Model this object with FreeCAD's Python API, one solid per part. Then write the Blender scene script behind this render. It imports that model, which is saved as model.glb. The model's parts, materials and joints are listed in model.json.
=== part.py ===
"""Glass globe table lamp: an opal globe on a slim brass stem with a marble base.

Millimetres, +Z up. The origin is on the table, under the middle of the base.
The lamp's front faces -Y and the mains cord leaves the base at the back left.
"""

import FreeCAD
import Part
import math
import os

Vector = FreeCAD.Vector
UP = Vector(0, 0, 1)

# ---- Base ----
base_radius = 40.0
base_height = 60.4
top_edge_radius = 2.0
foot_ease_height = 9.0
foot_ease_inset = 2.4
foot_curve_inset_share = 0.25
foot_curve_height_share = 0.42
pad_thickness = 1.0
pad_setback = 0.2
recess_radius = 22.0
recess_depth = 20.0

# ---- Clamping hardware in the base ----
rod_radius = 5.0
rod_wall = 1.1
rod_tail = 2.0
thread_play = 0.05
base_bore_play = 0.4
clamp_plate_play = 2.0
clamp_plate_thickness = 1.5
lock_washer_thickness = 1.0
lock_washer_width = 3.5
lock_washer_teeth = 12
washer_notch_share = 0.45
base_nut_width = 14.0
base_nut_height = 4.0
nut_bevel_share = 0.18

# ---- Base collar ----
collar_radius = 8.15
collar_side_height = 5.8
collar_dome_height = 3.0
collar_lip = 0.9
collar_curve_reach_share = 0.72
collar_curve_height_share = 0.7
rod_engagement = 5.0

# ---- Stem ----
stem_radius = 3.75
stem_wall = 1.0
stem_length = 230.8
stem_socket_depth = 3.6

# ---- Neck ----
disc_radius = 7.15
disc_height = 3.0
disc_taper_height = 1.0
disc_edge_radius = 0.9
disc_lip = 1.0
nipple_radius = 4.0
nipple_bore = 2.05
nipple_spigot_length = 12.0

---

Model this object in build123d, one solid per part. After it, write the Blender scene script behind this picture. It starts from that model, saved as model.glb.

#### Given problem:
Your task is to transcribe only the lines from the line containing "Model this object with" through the line containing "UP = Vector(0, 0, 1)", word for word.

#### Task solution:
Model this object with FreeCAD's Python API, one solid per part. Then write the Blender scene script behind this render. It imports that model, which is saved as model.glb. The model's parts, materials and joints are listed in model.json.
=== part.py ===
"""Glass globe table lamp: an opal globe on a slim brass stem with a marble base.

Millimetres, +Z up. The origin is on the table, under the middle of the base.
The lamp's front faces -Y and the mains cord leaves the base at the back left.
"""

import FreeCAD
import Part
import math
import os

Vector = FreeCAD.Vector
UP = Vector(0, 0, 1)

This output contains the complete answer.